Ja należę do grupy graczy, których BG nie porwało, ani pierwsza ani druga część. Na tę opinię może mieć wpływ, że najpierw w moje młode wtedy ręce wpadł Fallout i Planescape Torment, czyli odpowiednio RPGi z trochę bardziej posępną historią i nie będące fabularnie klasycznymi D&D przez co Baldury wydały mi się trochę zbyt cukierkowe i typowe. Obu części nie ukończyłem, mimo wielu podejść, w tym do Enhanced Edition.
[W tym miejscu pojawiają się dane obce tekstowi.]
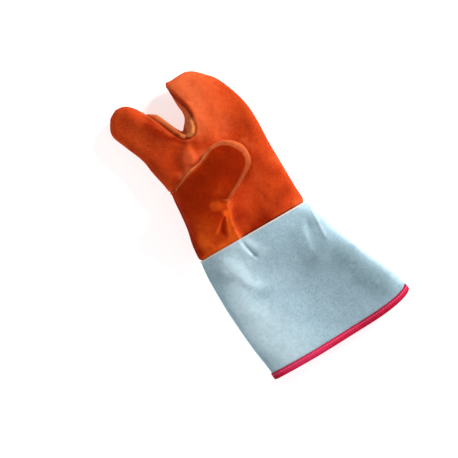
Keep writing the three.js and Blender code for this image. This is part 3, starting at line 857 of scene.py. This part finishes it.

Co ciekawe, wciągnął mnie za to później Icewind Dale i Neverwinter Nights.
Nie zmienia to faktu, że seria jest legendą i dla wielu jest najlepszym RPG jaki wkroczył na pecety, więc tak czy siak jeśli nie próbowałeś, zagraj.
Ja należę do grupy, kytórych BG wyrwało siedzenia, a BG2 w kosmos. Niby fantasy, a gracz budzi się w kosmosie. To dopiero majstersztyk.
Ja osobiście jestem w mniejszości, która uważa, że BG II był najsłabszą częścią serii (po BG i BG: Tron Bhaala) - czyli skromne 9,5/10.
Absolutnie jest to zjawiskowa seria, fantastyczna fabuła, klimat, wykonanie. To nieprawda, że te gry się postarzały, w ogóle tak nie uważam. Przeciętny RPG w 3D z 2010 roku (np. Risen) prezentuje się dziś od strony graficznej znacznie gorzej niż Baldur's Gate z 1998.
@ kylo
eh, jako gracz pasjonat szczególnie od crpgów ciebie brak udogodnień nie razi i nie masz z tym problemu, bo oczywiście da się wszystko ogarnąć, ale weź się zdystansuj i wyobraź sobie, że masz na takim interface'e grać chociażby w np. Neverwinter Nights i to wizardem. LPM by ci odpadł od przeklikiwania się przez księgę czarów i magiczne przedmioty :P
A animacje i sprite'y zestarzały się i to na EE widać nawet bardziej, bo sobie można przybliżyć :P Moim zdaniem to te EE jest skokiem na kasę. Serio, nie dali rady zrobić high-res sprite'ów czy po prostu meshy 3d? Efekty też takie sobie. Zobacz sobie efekty w najnowszym Dragon Age'u(a nawalili ich aż za dużo) i powiedz mi które są lepsze... To co się w crpgach na infinity starzeje mniej, a nawet powiedziałbym 'dojrzewa', to te świetne, bogate w detale prerenderowane tła, to jest oczywista przewaga nowszych gier 2d, nad nawet obecnymi 3d, dlatego ciągle takie gry powstają.
Czy zagrać? Jeden z 10 najlepszych cRPG ever więc zagrać trzeba. lepiej w to po raz 10 niż w ten nowoczesny syf po raz pierwszy.